▸ Work required:
Will you repeat only the lines beginning at the one that mentions "Keep writing the" and ending at the one that mentions "self.normal = None", both of them included, exactly?

▸ Raw records:
[Begin]
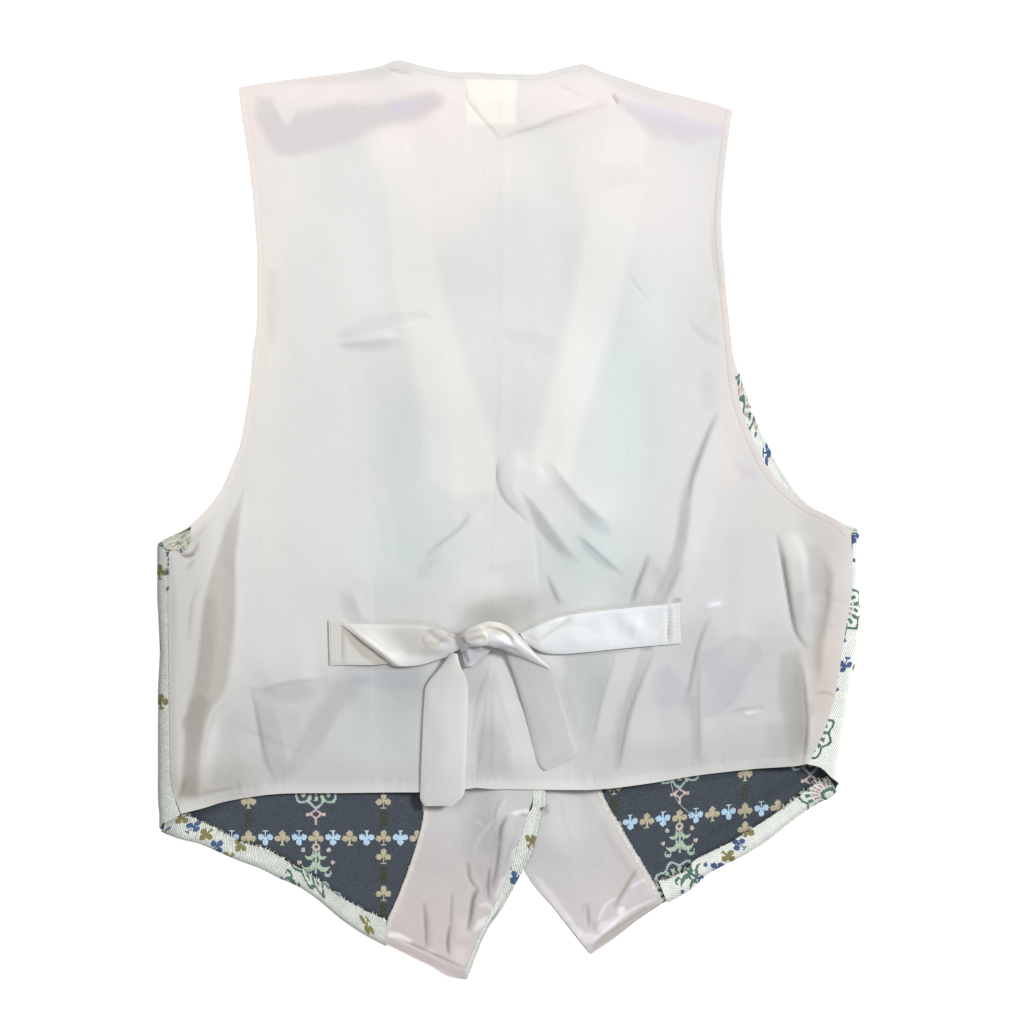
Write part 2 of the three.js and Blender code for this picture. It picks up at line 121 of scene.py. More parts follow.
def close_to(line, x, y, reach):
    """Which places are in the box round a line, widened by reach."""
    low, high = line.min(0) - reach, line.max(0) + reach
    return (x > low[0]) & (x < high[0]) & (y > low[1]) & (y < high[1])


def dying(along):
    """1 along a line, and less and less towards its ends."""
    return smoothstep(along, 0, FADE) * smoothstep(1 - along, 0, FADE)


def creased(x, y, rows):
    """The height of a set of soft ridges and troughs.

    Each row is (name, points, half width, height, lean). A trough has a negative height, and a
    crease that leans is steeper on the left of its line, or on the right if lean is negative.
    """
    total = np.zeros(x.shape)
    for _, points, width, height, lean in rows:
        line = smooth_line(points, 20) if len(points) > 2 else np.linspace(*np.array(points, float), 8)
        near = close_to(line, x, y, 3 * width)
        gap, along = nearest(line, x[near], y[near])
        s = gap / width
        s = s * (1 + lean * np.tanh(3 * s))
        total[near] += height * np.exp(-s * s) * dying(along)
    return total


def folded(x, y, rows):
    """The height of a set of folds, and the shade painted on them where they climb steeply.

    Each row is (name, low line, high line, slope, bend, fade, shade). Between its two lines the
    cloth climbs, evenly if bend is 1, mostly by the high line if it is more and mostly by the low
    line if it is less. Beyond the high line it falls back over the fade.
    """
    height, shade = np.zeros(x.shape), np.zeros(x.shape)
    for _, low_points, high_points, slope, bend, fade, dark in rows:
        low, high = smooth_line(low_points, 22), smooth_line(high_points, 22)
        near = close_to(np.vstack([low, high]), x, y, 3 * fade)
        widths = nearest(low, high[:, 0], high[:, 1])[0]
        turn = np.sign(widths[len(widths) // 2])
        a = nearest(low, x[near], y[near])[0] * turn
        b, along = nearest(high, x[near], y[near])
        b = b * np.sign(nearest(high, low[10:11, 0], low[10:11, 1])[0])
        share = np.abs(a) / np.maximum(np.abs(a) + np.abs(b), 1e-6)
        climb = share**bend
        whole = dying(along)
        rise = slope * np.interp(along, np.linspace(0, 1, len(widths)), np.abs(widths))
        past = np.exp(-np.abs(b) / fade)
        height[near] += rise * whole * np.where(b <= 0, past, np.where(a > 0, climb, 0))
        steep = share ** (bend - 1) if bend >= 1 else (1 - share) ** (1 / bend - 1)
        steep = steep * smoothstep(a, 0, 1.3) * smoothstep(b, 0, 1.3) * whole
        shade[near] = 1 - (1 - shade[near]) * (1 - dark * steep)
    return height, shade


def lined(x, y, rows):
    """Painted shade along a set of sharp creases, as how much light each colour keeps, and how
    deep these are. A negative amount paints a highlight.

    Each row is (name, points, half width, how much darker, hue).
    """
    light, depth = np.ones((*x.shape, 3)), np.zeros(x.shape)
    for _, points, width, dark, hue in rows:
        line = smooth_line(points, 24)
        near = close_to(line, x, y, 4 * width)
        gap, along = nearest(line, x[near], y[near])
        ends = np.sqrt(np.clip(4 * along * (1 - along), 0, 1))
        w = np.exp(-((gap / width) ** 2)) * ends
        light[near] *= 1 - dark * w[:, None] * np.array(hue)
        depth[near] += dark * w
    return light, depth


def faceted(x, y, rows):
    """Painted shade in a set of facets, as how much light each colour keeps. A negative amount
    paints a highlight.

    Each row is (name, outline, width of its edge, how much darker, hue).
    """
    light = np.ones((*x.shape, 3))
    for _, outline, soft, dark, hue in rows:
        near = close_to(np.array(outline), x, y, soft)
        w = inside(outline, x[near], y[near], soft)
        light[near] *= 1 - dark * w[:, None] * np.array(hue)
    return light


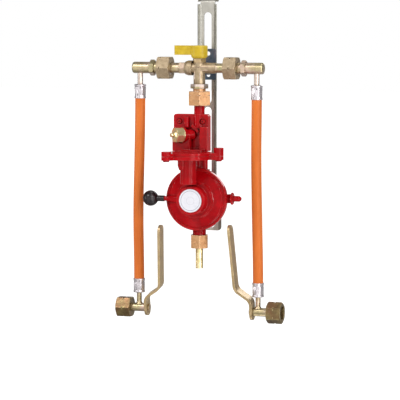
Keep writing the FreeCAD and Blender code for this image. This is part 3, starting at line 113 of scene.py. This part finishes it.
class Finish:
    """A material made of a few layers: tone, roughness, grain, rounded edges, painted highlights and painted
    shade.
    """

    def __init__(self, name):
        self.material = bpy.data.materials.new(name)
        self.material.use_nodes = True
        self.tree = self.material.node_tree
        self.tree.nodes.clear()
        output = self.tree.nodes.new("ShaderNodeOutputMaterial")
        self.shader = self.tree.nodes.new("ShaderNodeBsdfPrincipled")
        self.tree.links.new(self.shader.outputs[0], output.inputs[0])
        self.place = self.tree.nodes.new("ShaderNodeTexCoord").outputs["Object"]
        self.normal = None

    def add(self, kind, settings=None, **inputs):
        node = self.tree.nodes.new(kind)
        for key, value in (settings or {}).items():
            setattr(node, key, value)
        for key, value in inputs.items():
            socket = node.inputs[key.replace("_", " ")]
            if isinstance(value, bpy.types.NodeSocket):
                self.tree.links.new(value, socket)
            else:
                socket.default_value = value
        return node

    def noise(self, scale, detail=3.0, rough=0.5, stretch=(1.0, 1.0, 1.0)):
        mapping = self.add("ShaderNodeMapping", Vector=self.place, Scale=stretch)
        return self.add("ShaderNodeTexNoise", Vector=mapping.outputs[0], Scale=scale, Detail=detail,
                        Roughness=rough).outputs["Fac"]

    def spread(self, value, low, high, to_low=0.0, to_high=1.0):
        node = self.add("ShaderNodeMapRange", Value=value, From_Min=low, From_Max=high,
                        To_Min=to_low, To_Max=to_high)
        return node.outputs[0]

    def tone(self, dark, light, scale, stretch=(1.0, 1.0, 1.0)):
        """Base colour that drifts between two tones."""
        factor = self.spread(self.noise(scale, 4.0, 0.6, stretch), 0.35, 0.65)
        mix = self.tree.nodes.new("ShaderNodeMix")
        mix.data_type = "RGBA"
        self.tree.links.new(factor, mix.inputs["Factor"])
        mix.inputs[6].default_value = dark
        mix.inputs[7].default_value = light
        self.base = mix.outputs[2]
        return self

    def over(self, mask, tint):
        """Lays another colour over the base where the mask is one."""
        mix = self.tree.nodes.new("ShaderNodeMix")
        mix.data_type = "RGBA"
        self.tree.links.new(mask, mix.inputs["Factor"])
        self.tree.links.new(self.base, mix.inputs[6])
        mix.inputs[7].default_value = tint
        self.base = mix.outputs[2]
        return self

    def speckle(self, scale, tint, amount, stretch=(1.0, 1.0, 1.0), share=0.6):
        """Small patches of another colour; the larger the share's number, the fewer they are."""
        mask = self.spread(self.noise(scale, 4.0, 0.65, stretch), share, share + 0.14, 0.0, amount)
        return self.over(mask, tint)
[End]
▸ Completed exercise:
Keep writing the FreeCAD and Blender code for this image. This is part 3, starting at line 113 of scene.py. This part finishes it.
class Finish:
    """A material made of a few layers: tone, roughness, grain, rounded edges, painted highlights and painted
    shade.
    """

    def __init__(self, name):
        self.material = bpy.data.materials.new(name)
        self.material.use_nodes = True
        self.tree = self.material.node_tree
        self.tree.nodes.clear()
        output = self.tree.nodes.new("ShaderNodeOutputMaterial")
        self.shader = self.tree.nodes.new("ShaderNodeBsdfPrincipled")
        self.tree.links.new(self.shader.outputs[0], output.inputs[0])
        self.place = self.tree.nodes.new("ShaderNodeTexCoord").outputs["Object"]
        self.normal = None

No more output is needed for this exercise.